В этот миг он увидел много людей в картузах и рабочей одежде, прислонившихся к перилам моста с обеих сторон. Подальше,- на другом берегу Сены, такого же обличья люди образовали толпу. Они стояли почти неподвижно. Занимали мостовую и тротуары, почти не оставив свободного проезда для экипажей. Эта толпа, в довольно ярком свете заходящего солнца, имела какой-то землистый оттенок. Она походила на только что вспаханное поле.
Внезапное беспокойство охватило Шансене. Он сказал шоферу:
– Тише ход!
Только стыд помешал ему повернуть.
Он продолжал прерывистым голосом:
– Смотрите, никого не заденьте… Что же это, забастовка? Нельзя ли нам двинуться в объезд?
Машина уже вкатилась в толпу. Шофер трубил, не без нетерпения. При звуке рожка лица поворачивались в сторону автомобиля. Они находились вплотную перед Шансене. Ему показалось, что никогда еще он не видел столько рабочих лиц, столько лиц из народа.
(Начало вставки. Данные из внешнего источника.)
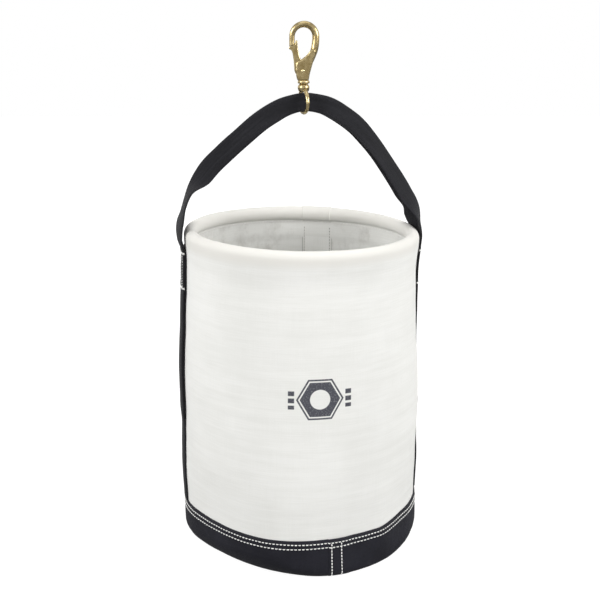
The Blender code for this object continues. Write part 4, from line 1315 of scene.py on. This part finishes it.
def make_eye():
    """The swivel eye: a flattish ring round the strap, a two-lobed boss, and the shank the hook turns on."""
    centre = Vector((HANG_X, 0, EYE_Z))
    across = Vector((-EYE_AXIS.y, EYE_AXIS.x, 0))
    sections = []
    for i in range(84):
        turn = TAU * i / 84
        out = across * math.cos(turn) + Vector((0, 0, math.sin(turn)))
        thick = 0.0023 + 0.0004 * max(0.0, math.sin(turn)) ** 3
        squeeze = max(0.0, -math.sin(turn)) ** 1.5
        middle = centre + out * (0.0154 - 0.0028 * squeeze + (thick - 0.0023))
        spokes = [TAU * k / 20 for k in range(20)]
        sections.append(
            [middle + out * math.cos(a) * thick + EYE_AXIS * math.sin(a) * thick * 1.05 for a in spokes]
        )
    ring = loft("eye_ring", sections, True)
    top = EYE_Z + 0.0131
    foot, head = COLLAR_Z - 0.0003, COLLAR_TOP + 0.0003
    boss = lathe(
        "eye_boss",
        [(0, top - 0.0006), (0.0046, top - 0.0005), (0.0066, top + 0.0014), (0.0074, top + 0.004)]
        + [(0.0075, top + 0.006), (0.0069, top + 0.008), (0.0054, foot), (0.0027, foot)]
        + [(0.0027, head), (0.0039, head), (0.0034, head + 0.0015), (0, head + 0.0021)],
        ON_HOOK,
    )
    eye = cast("eye_brass", [ring, boss], [], VOXEL, 4, BRASS)
    put(eye, "eye", "brass", "swivel_eye")


def gate_sweep(radius, first, last, count=9):
    """Points on the circle that the gate's tip follows, between two distances from the hook's middle."""
    points = []
    for x in np.linspace(first, last, count):
        off = x + HANG_X - GATE_PIVOT.x
        points.append((float(x), GATE_PIVOT.z + math.sqrt(radius**2 - off**2)))
    return points


def hook_line():
    """Place and radius along the loop, from inside the block, over the top and down to the nose."""
    rows = [
        (0.003, 0.62, 0.0048), (0.0068, 0.63, 0.0049), (0.0104, 0.6375, 0.0048),
        (0.0133, 0.645, 0.0047), (0.0147, 0.653, 0.0046),
    ]
    for i in range(0, 25):
        angle = math.pi * i / 24
        x, z = 0.0003 + 0.0147 * math.cos(angle), 0.6606 + 0.0146 * math.sin(angle)
        rows.append((x, z, 0.0045 - 0.001 * i / 24))
    rows += [(-0.0145, 0.656, 0.0035), (-0.0144, 0.647, 0.0035)]
    return curve_through(rows, 0.0012)


def make_hook():
    """The snap hook: collar, slotted shank block that flows into the loop, and the loop's blunt nose."""
    outline = [
        (-0.0078, COLLAR_TOP - 0.0005), (0.0064, COLLAR_TOP - 0.0005), (0.0076, 0.615), (0.0098, 0.623),
        (0.0118, 0.63), (0.0138, 0.637), (0.015, 0.644), (0.0112, 0.6462), (0.0078, 0.6436),
        (0.005, 0.6398), (0.0016, 0.6362), (-0.003, 0.6328), (-0.0074, 0.6312), (-0.0096, 0.6282),
        (-0.0099, 0.62), (-0.0092, 0.613),
    ]
    block = bevelled(slab("hook_block", outline, HOOK_HALF), 0.0018, 3)
    line = hook_line()
    loop = tube("hook_loop", [(x + HANG_X, 0, z) for x, z, _ in line], [r for _, _, r in line])
    collar = lathe(
        "hook_collar",
        [(0, COLLAR_Z), (COLLAR_RADIUS - 0.0012, COLLAR_Z), (COLLAR_RADIUS - 0.0002, COLLAR_Z + 0.0009)]
        + [(COLLAR_RADIUS, COLLAR_Z + 0.002), (COLLAR_RADIUS - 0.0002, COLLAR_TOP - 0.0012)]
        + [(COLLAR_RADIUS - 0.0012, COLLAR_TOP - 0.0003), (0, COLLAR_TOP)],
        ON_HOOK,
    )
    slot = [
        (-0.018, COLLAR_TOP + 0.0001), (0.003, COLLAR_TOP + 0.0001), (0.0034, 0.615), (0.0026, 0.6205),
        (0.0036, 0.629), (0.003, 0.6352), (-0.002, 0.642), (-0.018, 0.642),
    ]
    cuts = [slab("gate_slot", slot, 0.003)]
    cuts.append(lathe("head_pocket", rod(0.0044, COLLAR_TOP, 0.6122), ON_HOOK))
    cuts.append(lathe("shank_bore", rod(0.0031, COLLAR_Z - 0.002, COLLAR_TOP + 0.001), ON_HOOK))
    cuts.append(lathe("pin_bore", PIN_BORE, GATE_PIVOT, (0, 1, 0), 20))
    cuts.append(lathe("spring_pocket", rod(0.0024, -0.004, 0.0062), (HANG_X, 0, 0.6262), (1, 0, 0), 20))
    notch = [(0.006, -0.01), (0.006, 0.01), (-0.0024, 0.01), (-0.0024, -0.01)]
    notch = [(-0.0143 + x, 0.6462 + z * 0.8) for x, z in notch]
    face = gate_sweep(NOSE_SWEEP + 0.0003, -0.02, -0.0085) + [(-0.0085, 0.64), (-0.02, 0.64)]
    cuts += [slab("nose_face", face, 0.006), slab("nose_notch", notch, 0.0018)]
    hook = cast("hook_brass", [block, loop, collar], cuts, VOXEL, 5, BRASS)
    put(hook, "hook", "brass", "hook_body")


def make_gate():
    """The gate: a lever with a round knuckle, a ledge under the nose, and a tongue in the nose's notch."""
    outline = [
        (-0.0062, 0.6136), (-0.0024, 0.6138), (0.002, 0.6182), (0.0016, 0.6222), (-0.0024, 0.63),
        (-0.0056, 0.638), (-0.007, 0.645), (-0.0077, 0.6556), (-0.0102, 0.6563),
    ]
    outline += gate_sweep(NOSE_SWEEP, -0.0105, -0.0183)
    outline += [
        (-0.0182, 0.6456), (-0.015, 0.6437), (-0.0138, 0.6405), (-0.0126, 0.6334), (-0.012, 0.6262),
        (-0.0116, 0.62), (-0.0102, 0.6158),
    ]
    lever = bevelled(slab("gate_lever_body", outline, 0.0026), 0.0006, 2, 40)
    bore = lathe("knuckle_bore", PIN_BORE, GATE_PIVOT, (0, 1, 0), 20)
    tongue = [(-0.0104, 0.644), (-0.0104, 0.6533), (-0.0158, 0.6514), (-0.0158, 0.646)]
    gate = cast("gate_brass", [lever, slab("gate_tongue", tongue, 0.0013)], [bore], 0.00026, 3, BRASS)
    put(gate, "gate", "brass", "gate_lever")


def make_rivet():
    half = HOOK_HALF
    dome = [
        (0, -half - 0.0012), (0.0012, -half - 0.0011), (0.0021, -half - 0.0006), (0.0023, -half + 0.0001),
        (0.0015, -half + 0.0001),
    ]
    profile = dome + [(r, -y) for r, y in dome[::-1]]
    rivet = lathe("gate_rivet", profile, GATE_PIVOT, (0, 1, 0), 32, BRASS)
    rivet.data.shade_smooth()
    rivet.data.set_sharp_from_angle(angle=math.radians(50))
    put(rivet, "hook", "brass", "gate_pin")


# ---- the stage ----------------------------------------------------------------------------------------
def make_stage():
    mesh = bpy.data.meshes.new("studio_floor")
    size, depth = 6.0, -0.0004
    corners = [(-size, -size, depth), (size, -size, depth), (size, size, depth), (-size, size, depth)]
    mesh.from_pydata(corners, [], [(0, 1, 2, 3)])
    floor = into_scene("studio_floor", mesh)
    paint = Paint("pale_floor", roughness=0.95, Specular_IOR_Level=0.1)
    paint.shader.inputs["Base Color"].default_value = (0.28, 0.28, 0.28, 1)
    tree = paint.tree
    bright = paint.node("Emission", {"Color": (1, 1, 1, 1), "Strength": 0.9})
    seen = paint.node("AddShader", {0: bright.outputs[0], 1: paint.shader.outputs[0]})
    choice = paint.node("MixShader", {0: paint.node("LightPath").outputs["Is Camera Ray"]})
    tree.links.new(paint.shader.outputs[0], choice.inputs[1])
    tree.links.new(seen.outputs[0], choice.inputs[2])
    tree.links.new(choice.outputs[0], tree.nodes["Material Output"].inputs["Surface"])
    mesh.materials.append(paint.material)

    world = bpy.data.worlds.new("soft_studio")
    bpy.context.scene.world = world
    world.use_nodes = True
    tree = world.node_tree
    tree.nodes.clear()
    output = add_node(tree, "OutputWorld")
    seen = add_node(tree, "Background", {"Color": (1, 1, 1, 1), "Strength": 1.0})
    lit = add_node(tree, "Background")
    place = add_node(tree, "TexCoord")
    split = add_node(tree, "SeparateXYZ", {0: place.outputs["Generated"]})
    span = {"Value": split.outputs["Z"], "From Min": 0.1, "From Max": 0.95, "To Min": 1.13, "To Max": 0.68}
    ramp = add_node(tree, "MapRange", span, interpolation_type="SMOOTHSTEP")
    tree.links.new(ramp.outputs[0], lit.inputs["Strength"])
    choice = add_node(tree, "MixShader", {1: lit.outputs[0], 2: seen.outputs[0]})
    path = add_node(tree, "LightPath")
    tree.links.new(path.outputs["Is Camera Ray"], choice.inputs[0])
    tree.links.new(choice.outputs[0], output.inputs["Surface"])

    for name, place, energy, size in (
        ("left_softbox", (-1.8, -1.4, 1.3), 29.5, 1.1),
        ("right_softbox", (1.9, -1.0, 1.25), 29, 1.1),
        ("top_softbox", (0.1, -0.3, 2.3), 7, 1.4),
        ("rear_softbox", (-0.3, 2.4, 0.45), 9, 1.4),
    ):
        data = bpy.data.lights.new(name, "AREA")
        data.energy = energy
        data.shape = "DISK"
        data.size = size
        lamp = into_scene(name, data)
        lamp.location = place
        lamp.rotation_euler = (Vector(place) - Vector((0, 0, 0.3))).to_track_quat("Z", "Y").to_euler()
        lamp.visible_camera = False

    camera_data = bpy.data.cameras.new("camera")
    camera_data.lens = 59.73
    camera_data.sensor_width = 36.0
    camera_data.clip_end = 50
    camera = into_scene("camera", camera_data)
    camera.location = (0.0, -1.2719, 0.6814)
    camera.rotation_euler = (math.radians(74.23), 0, 0)
    bpy.context.scene.camera = camera
    bpy.context.scene.view_settings.view_transform = "Standard"


# ---- everything ---------------------------------------------------------------------------------------
make_stage()
wall = make_wall()
roll = make_roll()
tape = make_seam_tape()
floor_cloth = make_floor()
make_board()
make_hoop()
make_seam_stitches()
make_hem_stitches()
make_boot()
make_sole()
make_boot_stitches()
make_backing()
make_strap()
make_tacks()
make_eye()
make_hook()
make_gate()
make_rivet()
spring = frame["nodes"]["gate_spring"]
spring.data.materials.clear()
spring.data.materials.append(STEEL)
Молчаливые и напряженные лица. Едва ли угрожающие, если под угрозой понимать возможность близкого перехода к действию; но очень страшные, так как чувствовалось, что в их глазах допустимо всякое действие. Автомобиль еле подвигался вперед. Шансене почти невольно высунул руку из окна, чтобы трогать шофера за плечо и внушать ему осторожность. Он рисовал себе, как автомобиль толкнет кого-нибудь крылом, собьет с ног; и как сразу же вокруг сгустится толпа, подымутся крики, рев, автомобиль будет отброшен к Сене, опрокинут в воду вместе с седоками.
У него было такое ощущение, словно ему открылась действительность, нелепая и несомненная, после особого бредового сна. Переговоры с Бертраном, подсчет потребляемого количества бензина, отчисление десяти сантимов за бидон, парламентские связи… ему нужно было сделать усилие, чтобы продолжать думать, что эти отвлеченные сновидения все же соответствуют существующим вещам. А между тем он не имел привычки волноваться по пустякам. Умел закрывать глаза, чтобы устранять видимости, стеснительные для его мировоззрения. На этот раз глаза упорно оставались открытыми и показывали ему лица, взгляды, картузы, звенья упругой толпы, в которой застревал автомобиль и где каждый поворот колеса казался последним.